Michael Maloney is a community organizer, educator, and social policy planner based in Cincinnati. He holds advanced degrees in education from Xavier University and City Planning from the University of North Carolina in Chapel Hill. As a consultant he provides staff support to the Episcopal Network for Economic Justice and the Episcopal Networks Collaborative. He has taught urban studies for 25 years at the University of Cincinnati. His publications include The Social Areas of Cincinnati: An Analysis of Social Needs, Vols 1-5 and he is co-editor of Appalachia: Social Contest Past and Present, and the urban section of the Encyclopedia of Appalachia. A member of the Episcopal Urban Caucus since 1982, he has founded or consulted with urban ministry programs throughout the eastern United States. Other clients include Save the Children, Ohio Arts Council, Ohio Department of Health, and the Episcopal Diocese of Southern Ohio (Anti Racism Commission, Appalachian Ministries). He has served as director of the Urban Appalachian Council, Episcopal Appalachian Ministries, and the Appalachian Area Office of Catholic Charities of Southwestern Ohio
The Rev. Geoffrey B. Curtiss is the Spiritual Counselor at Hudson County Correction Center at the Episcopal Diocese of Newark.
Vahisha Hasan is a faith-rooted organizer working at the intersections of faith, social justice, and mental health. She is the Executive Director of Movement in Faith, a project of Transform Network. She is a powerful public speaker, transformative facilitator, social justice trainer, minister, and writer with a deeply prophetic voice and imagination for how faith communities can be an active part of collective liberation.
She is an Assistant Professor of Human Services at Memphis Center for Urban and Theological Studies (MCUTS) and serves as Director of the Mental Health Advocacy Institute which seeks to destigmatize mental health in faith communities. She is also writing the curriculum for the addition of a bachelor’s degree program in Applied Psychology. Vahisha serves on the Executive Team of Memphis Coalition of Action and Hope (MICAH) as C0-chair of Training and Exec Liaison for the Education Equity Task Force. She also serves as an associate minister at Christ Missionary Baptist Church, under Rev. Dr.

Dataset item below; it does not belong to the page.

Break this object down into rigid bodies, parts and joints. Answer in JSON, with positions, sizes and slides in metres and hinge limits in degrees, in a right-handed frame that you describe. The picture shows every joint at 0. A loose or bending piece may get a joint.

Gina Stewart, Senior Pastor.
Vahisha holds a dual Master’s of Divinity and Master’s of Mental Health Counseling with an Education Specialist Certification from Gardner-Webb University and a bachelor’s degree in Communications with a concentration in Interpersonal Organization from The University of North Carolina at Chapel Hill.
She has published two editions of Resipiscence: A Lenten Devotional for Dismantling White Supremacy, 2018 and 2019. Most recently, Vahisha collaborated to launch miles of melanin, a travel fund for melanated artists and activists, inspired by the benefactors of the Harlem Renaissance authors and artists.
Dorian Spears has a 18-year history as a nonprofit administration and government professional with a diverse range of program development, strategic planning, and implementation skills. Dorian has a passion for serving community and with a culturally responsive lens she employs current knowledge and acumen while making a meaningful impact on organizational mission, vision, and values.
Her recent professional roles include serving as a project manager for Mayor Strickland’s transition team, the community development corporation (CDC) sector, and Camp HOPE (an initiative of the Family Safety Center); an Economic Development Specialist with the Economic Development Growth Engine of Memphis and Shelby County; and a Project Manager in Neighborhood Economic Vitality for the Mayor’s Innovation Delivery Team under Mayor Wharton’s administration. Each of these opportunities aided in crafting her focus in serving the community: the creation and designing of systems and infrastructure that enable people, businesses, and non – profits to efficiently take advantage of services and opportunities available to them.
As Chief Partnerships Officer at Momentum Nonprofit Partners, Dorian builds bridges across the sectors of government, business, higher education, and neighborhood leadership in Memphis and its surrounding areas to work together to uplift what works while addressing community challenges.
Her current volunteer engagement and community support includes Watch Love Work, a video project commemorating the 50th anniversary of Dr. King’s assassination, Memphis Slim House Collaboratory, Census 2020 Complete Count Committee, and Collage Dance Collective.
“I firmly believe that the solutions and brilliance to solve community challenges begin with residents who live in marginalized communities affected by poverty, institutional racism, and disinvestment. Those who may not have many resources possess the genius and skills to transform our city. When they can articulate their dreams of Memphis and become a part of realizing them is when we can say we’ve done something right.”
Floridia Jackson is the Executive Director School of Servant Leadership in Memphis, Tennessee.